Frank Kirchhoff, professor of virology at the University of Ulm in Germany, told BioWorld International: "Although there are now about 20 different drugs approved by the U.S. Food and Drug Administration for the treatment of HIV-1 and AIDS, they all belong to four groups. The emergence of multidrug resistance is an increasing problem, so that there is an urgent need for drugs targeting new regions of the virus, which we hope to develop by further study and modification of our peptides."

Kirchhoff and his collaborators reported their findings in a paper in the April 20 issue of Cell titled: "Discovery and Optimization of a Natural HIV-1 Entry Inhibitor Targeting the gp41 Fusion Peptide".

Scientists have known of the presence in human blood of natural inhibitors of HIV-1 for decades, but it has frequently been difficult to purify or characterize antiviral compounds released from human cells. More recently, researchers, including companies such as IPF Pharmaceuticals GmbH, of Hanover, Germany, have developed the technology for separating peptides from haemofiltrate - the fluid filtered from the blood of patients having kidney dialysis.

Haemofiltrate is available in huge quantities, and contains more than a million different peptides and small proteins, including chemokines, defensins, cytokines and hormones.

When Kirchhoff heard a talk some years ago by Wolf-Georg Forssmann of IPF Pharmaceuticals, who is joint senior author of the Cell paper, he decided that this type of resource would be the perfect way to identify some of the antiviral compounds present in human blood.

He and his colleagues screened a peptide library generated from human haemofiltrate for molecules with antiviral activity. They found that the fraction with the most potent antiviral activity contained a peptide of 20 amino acids. That peptide corresponded to the end of a molecule called alpha-1 antitrypsin, which is a serine protease inhibitor.

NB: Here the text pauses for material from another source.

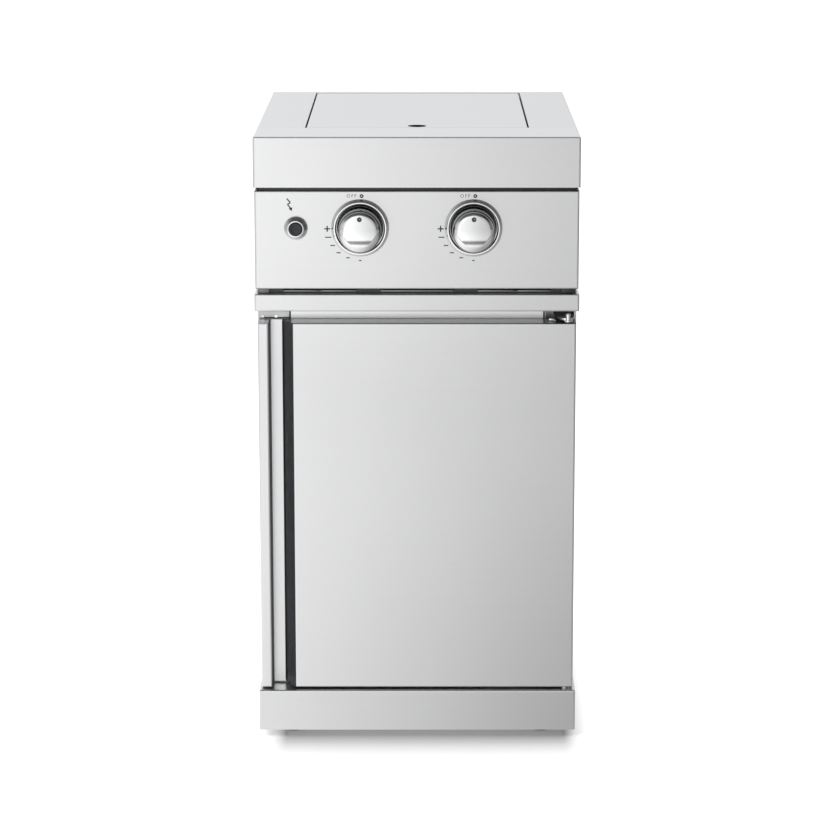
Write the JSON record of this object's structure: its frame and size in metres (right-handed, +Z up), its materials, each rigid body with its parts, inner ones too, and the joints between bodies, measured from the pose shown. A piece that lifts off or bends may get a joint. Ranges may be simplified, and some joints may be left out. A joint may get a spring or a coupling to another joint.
{
  "type": "outdoor kitchen island",
  "caption": "Stainless steel outdoor kitchen module: cabinet with one door, gas controls with large knobs, and burners under a flush lid in the worktop.",
  "frame": {"origin": "on the floor under the middle of the whole module, knobs included", "axes": "+X to the right as seen from the front, +Y to the back, +Z up; the door and the knobs face -Y"},
  "size_m": [0.478, 0.65, 0.914],
  "materials": {
    "brushed_stainless": "brushed stainless steel",
    "polished_chrome": "polished chrome plating",
    "plated_steel": "zinc plated steel",
    "cast_iron": "matt black seasoned cast iron",
    "brass": "machined brass",
    "ceramic": "white glazed ceramic",
    "black_plastic": "satin black plastic",
    "rubber": "black rubber"
  },
  "bodies": {
    "carcass": {"plinth": "brushed_stainless", "side_panel_left": "brushed_stainless", "side_panel_right": "brushed_stainless", "back_panel": "brushed_stainless", "cabinet_floor": "brushed_stainless", "stile_left": "brushed_stainless", "stile_right": "brushed_stainless", "header": "brushed_stainless", "corner_plate_left": "brushed_stainless", "deck_shield": "brushed_stainless", "front_rail": "brushed_stainless", "vent_strip": "brushed_stainless", "control_panel": "brushed_stainless", "worktop_front": "brushed_stainless", "worktop_left": "brushed_stainless", "worktop_right": "brushed_stainless", "worktop_back": "brushed_stainless", "burner_pan": "brushed_stainless", "lid_pin_left": "plated_steel", "lid_pin_right": "plated_steel", "grate_front": "cast_iron", "grate_rear": "cast_iron", "burner_front": "cast_iron", "burner_rear": "cast_iron", "burner_cap_front": "cast_iron", "burner_cap_rear": "cast_iron", "venturi_front": "plated_steel", "venturi_rear": "plated_steel", "electrode_front": "ceramic", "electrode_rear": "ceramic", "ignition_lead_front": "rubber", "ignition_lead_rear": "rubber", "manifold_pipe": "plated_steel", "inlet_elbow": "brass", "gas_valve_left": "brass", "gas_valve_right": "brass", "bezel_left": "polished_chrome", "bezel_right": "polished_chrome", "igniter_bezel": "polished_chrome", "igniter_module": "black_plastic", "magnet_catch": "black_plastic", "hinge_bracket_top": "plated_steel", "hinge_pin_bottom": "polished_chrome"},
    "door": {"door_skin": "brushed_stainless", "door_pull": "brushed_stainless", "door_inner_panel": "brushed_stainless", "strike_plate": "plated_steel", "hinge_pin_top": "polished_chrome"},
    "lid": {"lid": "brushed_stainless"},
    "knob_left_push": {"push_collar_left": "plated_steel"},
    "knob_left": {"valve_stem_left": "brass", "knob_left": "polished_chrome"},
    "knob_right_push": {"push_collar_right": "plated_steel"},
    "knob_right": {"valve_stem_right": "brass", "knob_right": "polished_chrome"},
    "igniter_button": {"igniter_button": "black_plastic"},
    "foot_front_left": {"foot_front_left": "rubber"},
    "foot_front_right": {"foot_front_right": "rubber"},
    "foot_rear_left": {"foot_rear_left": "rubber"},
    "foot_rear_right": {"foot_rear_right": "rubber"}
  },
  "joints": [
    {"name": "door_hinge", "type": "hinge", "parent": "carcass", "child": "door", "pos_m": [0.2235, -0.257, 0.35], "axis": [0, 0, 1], "range_deg": [0, 110]},
    {"name": "lid_hinge", "type": "hinge", "parent": "carcass", "child": "lid", "pos_m": [0, 0.2965, 0.908], "axis": [-1, 0, 0], "range_deg": [0, 100]},
    {"name": "knob_left_push", "type": "slide", "parent": "carcass", "child": "knob_left_push", "axis": [0, 1, 0], "range_m": [0, 0.004], "stiffness_N_per_m": 1500, "springref_m": -0.001},
    {"name": "knob_left_turn", "type": "hinge", "parent": "knob_left_push", "child": "knob_left", "pos_m": [-0.083, -0.3, 0.7805], "axis": [0, -1, 0], "range_deg": [0, 180]},
    {"name": "knob_right_push", "type": "slide", "parent": "carcass", "child": "knob_right_push", "axis": [0, 1, 0], "range_m": [0, 0.004], "stiffness_N_per_m": 1500, "springref_m": -0.001},
    {"name": "knob_right_turn", "type": "hinge", "parent": "knob_right_push", "child": "knob_right", "pos_m": [0.083, -0.3, 0.7805], "axis": [0, -1, 0], "range_deg": [0, 180]},
    {"name": "igniter_push", "type": "slide", "parent": "carcass", "child": "igniter_button", "axis": [0, 1, 0], "range_m": [0, 0.005], "stiffness_N_per_m": 800, "springref_m": -0.001},
    {"name": "foot_front_left_level", "type": "slide", "parent": "carcass", "child": "foot_front_left", "axis": [0, 0, -1], "range_m": [0, 0.015]},
    {"name": "foot_front_right_level", "type": "slide", "parent": "carcass", "child": "foot_front_right", "axis": [0, 0, -1], "range_m": [0, 0.015]},
    {"name": "foot_rear_left_level", "type": "slide", "parent": "carcass", "child": "foot_rear_left", "axis": [0, 0, -1], "range_m": [0, 0.015]},
    {"name": "foot_rear_right_level", "type": "slide", "parent": "carcass", "child": "foot_rear_right", "axis": [0, 0, -1], "range_m": [0, 0.015]}
  ]
}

The peptide has been called virus-inhibitory peptide, or VIRIP.

After extensive investigations, Kirchhoff and his colleagues established that VIRIP targets a region of HIV-1 called the fusion peptide. Normally, the fusion peptide, which is highly hydrophobic, is hidden in the viral envelope glycoprotein. During the process of infection, the fusion peptide becomes inserted into the membrane of the host cell, acting like an anchor.

"We found that VIRIP binds directly to this region of the viral glycoprotein and most likely blocks its insertion into the host cell membrane," Kirchhoff said. "As a consequence, the viral membrane cannot fuse with the host cell membrane."

The team went on to generate and analyze a large variety of VIRIP variants. "We were surprised that VIRIP was so specific," Kirchhoff said. "We found that if you make it just one amino acid longer or shorter, it completely loses its activity. By changing a few amino acids within it, we were able to increase its antiretroviral potency by two orders of magnitude."

Preclinical studies carried out to date suggested that VIRIP is reasonably stable and non-toxic. The team hopes to progress to Phase I clinical trials by next year.

Kirchhoff hypothesizes that because VIRIP works outside the cell, it may have fewer side effects than other inhibitors that work inside the cell.

So far, the researchers have found it difficult to generate variants of HIV-1 that are resistant to VIRIP. Kirchhoff said: "It is fair to say that it is not very easy for the virus to develop resistance to it, but - given that HIV has so far become resistant to every inhibitor that is available - it would be naïve to think that the virus would not develop resistance to VIRIP, too."

One of the team's goals is to find out if it can improve further on VIRIP's antiviral potency by generating peptides that bind to the HIV-1 fusion protein even better. "In addition," Kirchhoff added, "because peptides need to be injected intravenously, they are not ideal as drugs. In the very long term, it may be possible to use the information on the structure and the contact points between VIRIP and the fusion peptide to generate other antiretroviral drugs that target this region but are not peptides."